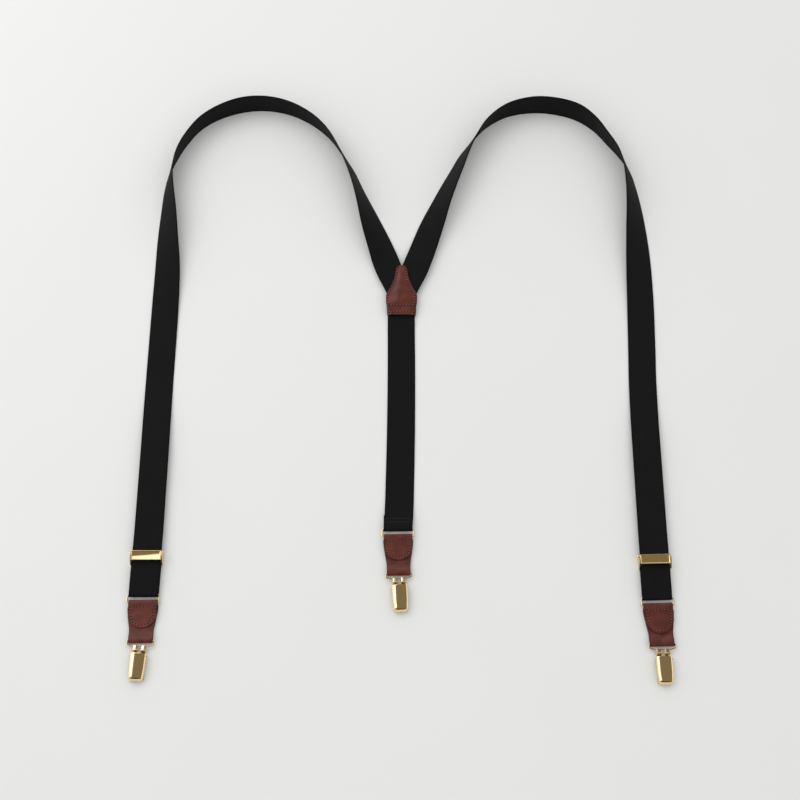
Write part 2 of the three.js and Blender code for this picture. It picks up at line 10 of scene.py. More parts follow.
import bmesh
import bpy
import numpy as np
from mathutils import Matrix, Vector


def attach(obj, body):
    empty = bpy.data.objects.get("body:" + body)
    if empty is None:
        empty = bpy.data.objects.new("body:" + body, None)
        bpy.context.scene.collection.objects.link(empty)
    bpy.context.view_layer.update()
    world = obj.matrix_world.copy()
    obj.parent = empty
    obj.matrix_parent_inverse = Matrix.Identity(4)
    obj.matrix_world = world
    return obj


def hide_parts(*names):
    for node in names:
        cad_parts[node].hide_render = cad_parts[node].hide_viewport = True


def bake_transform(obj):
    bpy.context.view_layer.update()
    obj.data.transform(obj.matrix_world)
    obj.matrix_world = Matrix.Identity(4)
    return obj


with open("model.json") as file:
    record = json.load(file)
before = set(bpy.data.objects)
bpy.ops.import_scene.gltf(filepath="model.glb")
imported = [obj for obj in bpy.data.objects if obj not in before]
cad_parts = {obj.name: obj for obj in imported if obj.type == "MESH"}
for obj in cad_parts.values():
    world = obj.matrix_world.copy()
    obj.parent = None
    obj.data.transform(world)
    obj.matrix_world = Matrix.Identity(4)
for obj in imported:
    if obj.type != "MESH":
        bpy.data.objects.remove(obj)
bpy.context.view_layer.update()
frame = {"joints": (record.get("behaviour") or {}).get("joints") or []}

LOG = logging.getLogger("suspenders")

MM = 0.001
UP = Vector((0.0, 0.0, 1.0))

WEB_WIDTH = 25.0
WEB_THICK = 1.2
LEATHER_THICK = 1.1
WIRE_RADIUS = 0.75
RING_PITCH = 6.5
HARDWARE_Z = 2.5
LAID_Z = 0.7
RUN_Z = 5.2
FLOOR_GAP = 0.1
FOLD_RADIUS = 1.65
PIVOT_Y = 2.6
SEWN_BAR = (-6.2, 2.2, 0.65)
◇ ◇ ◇
Everything from the first line of the material through the line containing "UP = Vector((0.0, 0.0, 1.0))" is to be printed exactly; lines after that are to be left out.

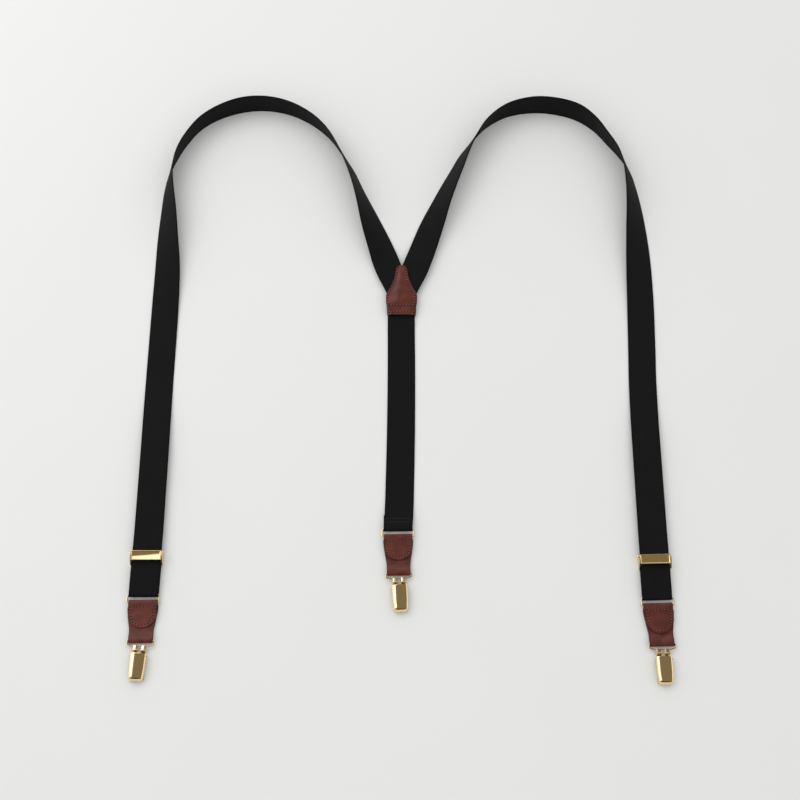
Write part 2 of the three.js and Blender code for this picture. It picks up at line 10 of scene.py. More parts follow.
import bmesh
import bpy
import numpy as np
from mathutils import Matrix, Vector


def attach(obj, body):
    empty = bpy.data.objects.get("body:" + body)
    if empty is None:
        empty = bpy.data.objects.new("body:" + body, None)
        bpy.context.scene.collection.objects.link(empty)
    bpy.context.view_layer.update()
    world = obj.matrix_world.copy()
    obj.parent = empty
    obj.matrix_parent_inverse = Matrix.Identity(4)
    obj.matrix_world = world
    return obj


def hide_parts(*names):
    for node in names:
        cad_parts[node].hide_render = cad_parts[node].hide_viewport = True


def bake_transform(obj):
    bpy.context.view_layer.update()
    obj.data.transform(obj.matrix_world)
    obj.matrix_world = Matrix.Identity(4)
    return obj


with open("model.json") as file:
    record = json.load(file)
before = set(bpy.data.objects)
bpy.ops.import_scene.gltf(filepath="model.glb")
imported = [obj for obj in bpy.data.objects if obj not in before]
cad_parts = {obj.name: obj for obj in imported if obj.type == "MESH"}
for obj in cad_parts.values():
    world = obj.matrix_world.copy()
    obj.parent = None
    obj.data.transform(world)
    obj.matrix_world = Matrix.Identity(4)
for obj in imported:
    if obj.type != "MESH":
        bpy.data.objects.remove(obj)
bpy.context.view_layer.update()
frame = {"joints": (record.get("behaviour") or {}).get("joints") or []}

LOG = logging.getLogger("suspenders")

MM = 0.001
UP = Vector((0.0, 0.0, 1.0))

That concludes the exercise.